Wells Fargo Bans Cryptocurrency Purchases On Its Credit Cards (bloomberg.com)
An anonymous reader quotes a report from Bloomberg: Wells Fargo customers hoping to use their credit cards to buy Bitcoin will have to look elsewhere. While putting a prohibition on such cryptocurrency purchases for now, Wells Fargo "will continue to evaluate the issue as the market evolves," Shelley Miller, a spokeswoman, said in an emailed statement. Wells Fargo joins Citigroup, JPMorgan Chase and Bank of America, which limited cryptocurrency purchases on their credit cards in February, citing market volatility and credit risks. Lenders have said they're worried they'd be left on the hook if a borrower lost money on a digital currency bet and couldn't repay. A study conducted by LendEDU last year found that roughly 18 percent of Bitcoin investors used a credit card to fund the purchases. Of those, 22 percent couldn't pay off their balance after buying the digital coin.
As someone who's interested in the crypto market and believes it does gave future, I applaud this decision.
Generating debt by buying cryptocurrencies is stupid.
...gis sdrawkcab (usually not responding to ACs; don't bother posting as AC)

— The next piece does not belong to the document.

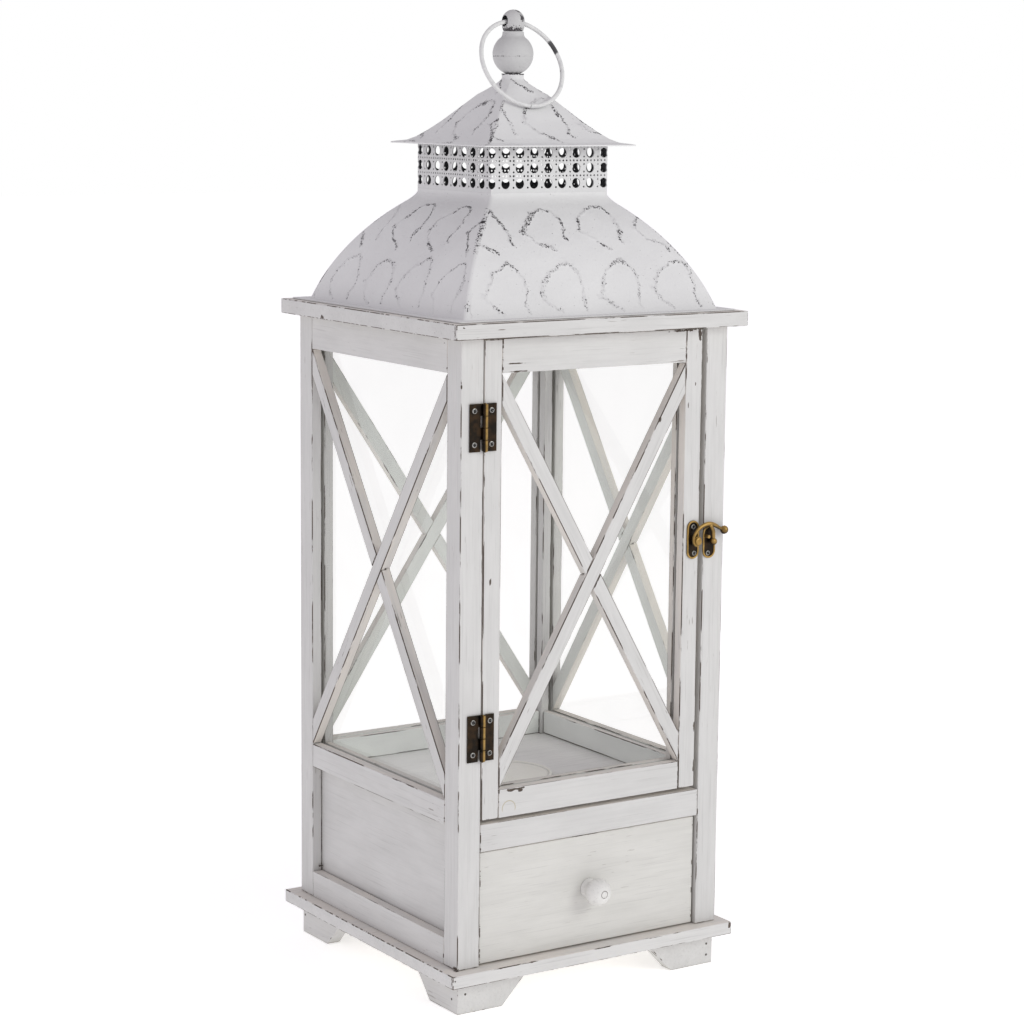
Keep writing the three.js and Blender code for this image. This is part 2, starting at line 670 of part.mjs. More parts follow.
function finialEye() {
  const dome = EYE_TOP - EYE_RADIUS;
  const profile = [[0, EYE_BOTTOM], [EYE_RADIUS - 1.8, EYE_BOTTOM], [EYE_RADIUS - 0.3, EYE_BOTTOM + 3]];
  const steps = 5;
  for (let step = 0; step < steps; step += 1) {
    const angle = Math.PI / 2 * step / steps;
    profile.push([EYE_RADIUS * Math.cos(angle), dome + EYE_RADIUS * Math.sin(angle)]);
  }
  const hole = cylinder(EYE_HOLE_RADIUS, 4 * EYE_RADIUS, 12).rotateZ(Math.PI / 2);
  return cutFrom(turned([...profile, [0, EYE_TOP]], 20), [hole.translate(0, 0, EYE_HOLE_HEIGHT)]);
}

function liftingRing() {
  const ring = new THREE.TorusGeometry(RING_RADIUS, RING_WIRE_RADIUS, 8, 40).rotateX(Math.PI / 2);
  ring.translate(0, 0, -RING_RADIUS).rotateX(-radians(RING_LEAN));
  return ring.translate(RING_SHIFT, 0, RING_TOP);
}

function addRoof() {
  add('cornice_board', cornice(), paintedWood);
  add('roof_dome', roofDome(), paintedMetal);
  add('vent_collar', ventCollar(), paintedMetal);
  add('roof_cap', roofCap(), paintedMetal);
  add('finial_ball', finialBall(), paintedMetal);
  add('finial_eye', finialEye(), paintedMetal);
  add('lifting_ring', liftingRing(), paintedMetal);
}

addStand();
addSides();
addInside();
addRoof();
addDoor();
addHinges();
addLatch();
addDrawer();

export default lantern;
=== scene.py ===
"""The looks of a candle lantern: distressed white paint on wooden boards, an embossed and
perforated roof of enamelled sheet metal, and antique brass hardware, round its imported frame."""

import json
import math
import random

import bmesh
import bpy
import numpy as np
from mathutils import Matrix, Vector, noise


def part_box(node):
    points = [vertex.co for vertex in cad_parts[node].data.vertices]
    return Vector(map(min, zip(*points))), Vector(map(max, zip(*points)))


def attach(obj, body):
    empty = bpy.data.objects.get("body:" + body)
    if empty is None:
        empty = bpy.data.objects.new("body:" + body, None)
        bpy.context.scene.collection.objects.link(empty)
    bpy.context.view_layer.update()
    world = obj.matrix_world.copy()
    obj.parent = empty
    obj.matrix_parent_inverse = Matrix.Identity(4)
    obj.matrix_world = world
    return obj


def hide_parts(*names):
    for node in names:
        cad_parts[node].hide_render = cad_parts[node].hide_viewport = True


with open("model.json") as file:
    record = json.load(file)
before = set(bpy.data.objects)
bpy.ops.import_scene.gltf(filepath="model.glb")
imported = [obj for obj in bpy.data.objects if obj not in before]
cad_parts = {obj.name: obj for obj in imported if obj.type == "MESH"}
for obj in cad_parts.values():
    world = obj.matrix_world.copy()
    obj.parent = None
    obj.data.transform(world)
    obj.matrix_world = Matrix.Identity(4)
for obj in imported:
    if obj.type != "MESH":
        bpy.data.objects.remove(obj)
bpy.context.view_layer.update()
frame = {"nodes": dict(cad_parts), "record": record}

MM = 0.001
NODES = frame["nodes"]


def middle(node):
    low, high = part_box(node)
    return (low + high) / 2


AXIS_Y = middle("cornice_board").y  # the lantern's upright axis stands at X = 0 and this Y
FACE_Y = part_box("post_front_left")[0].y  # the cabinet's front face
CABINET_HALF = AXIS_Y - FACE_Y


def at(x, y, z):
    """A place given in millimetres from the lantern's upright axis and the ground."""
    return Vector((x * MM, y * MM + AXIS_Y, z * MM))


# ---------- camera, light and floor ----------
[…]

I don't want a private company telling me what I can or cannot buy with my money.
If you're using a credit card, it's not your money.
If 22% of TV purchasers defaulted, leaving Wells Fargo to pay the bill, you bet your ass Wells Fargo would stop paying for TVs.
The problem is people think they can later resell the Bitcoins in order to pay back Wells Fargo, so they buy more than they can afford to pay back from the paycheck. When Bitcoin prices drop to half of what they were a few months earlier, people can't pay the bill. People don't buy TVs with the thought they can resell it later and thereby pay off the debt.
Didn't anyone read about the tulips?
The tulips were zero sum. For every buyer, there was a seller. For every loser there was a winner.
Cryptocurrencies are different because much of the money is drained out of the system to pay for power. It is negative sum, with more (or bigger) losers than winners.
Generating debt by buying cryptocurrencies is stupid.
More stupid than using your credit card for gambling? Why ban just cryptocurrencies and not all other forms of gambling?
Wells fargo is not alone in banning cryptocurrency purchases. BofA, Chase, Citi, Discover, CapitalOne, Lloyds, and TD already have bans on cryptocurrencies...
FWIW, I seem to remember visa and mastercard already banned charges from known gambling sites after the UIGEA passed... Also several states have laws against buying securities/stocks using credit cards.
The same laws that allow you to determine what you do with your money. It is THEIR money, they get to choose what they do with it not you. A credit card is in effect you asking them for an unsecured loan which they are well within their rights to refuse.
My credit rating is 800 and all my accounts are on full monthly autopay. They are nothing more than intermediaries that take a cut from every transaction. Even aside from that, only a complete idiot thinks that blanket credit denials for an entire category of spending involves any risk assessment.
FWIW, right now the big banks are also considering a restriction and/or ban on using credit cards to purchase guns as well. Citigroup has already required all of their corporate customers that sell guns limit sales of bump-stocks and high-capacity magazines.
Also, the New York Comptroller is pushing for BofA, Chase and other banks to reclassify merchants that sell guns as high-risk merchants on par with those that sell drugs like opiods. Merchants considered high-risk have to pay significantly more to payment processors and are generally subject to tight limits on chargeback ratios leaving many to abandon accepting credit cards for purchases because of the risk that the "intermediaries" won't pay the charges that their customers will rack up...
I can already smell the scam: Get a credit card, buy cryptocurrency, tear up credit card and refuse to pay. Technically, all you have is 'tokens' that're not legal tender in any government. They are technically worthless, so they can't be seized by a court.
And even if by some twist of logic, some court did decide to rule Cryptocurrency isn't a token, but it is in fact a legal tender, or commodity, or whatever.. still, you're going to have a real tough time trying to extract cryptocurrency from any individual.
The normal collections methods are not going to affect cryptocurrencies in any way, shape or form. In REALITY, cryptocurrency coins are literally NOTHING.
But I imagine a clever criminal will find a way to mask the purchase to make this work out, anyway. So .. no solutions here, nothing more than a: Good luck with that!
Their money, Their rules. A credit card is not a guarantee of funds for anything you desire. You sign up to terms and conditions for an unsecured loan and part of those conditions are rules that determine things they will not extend credit for. Also part of those rules you agree to is they can change that list anytime they deem fit. This is status Quo for pretty much all credit cards, While I don't deal with Wells Fargo I imagine they are the same.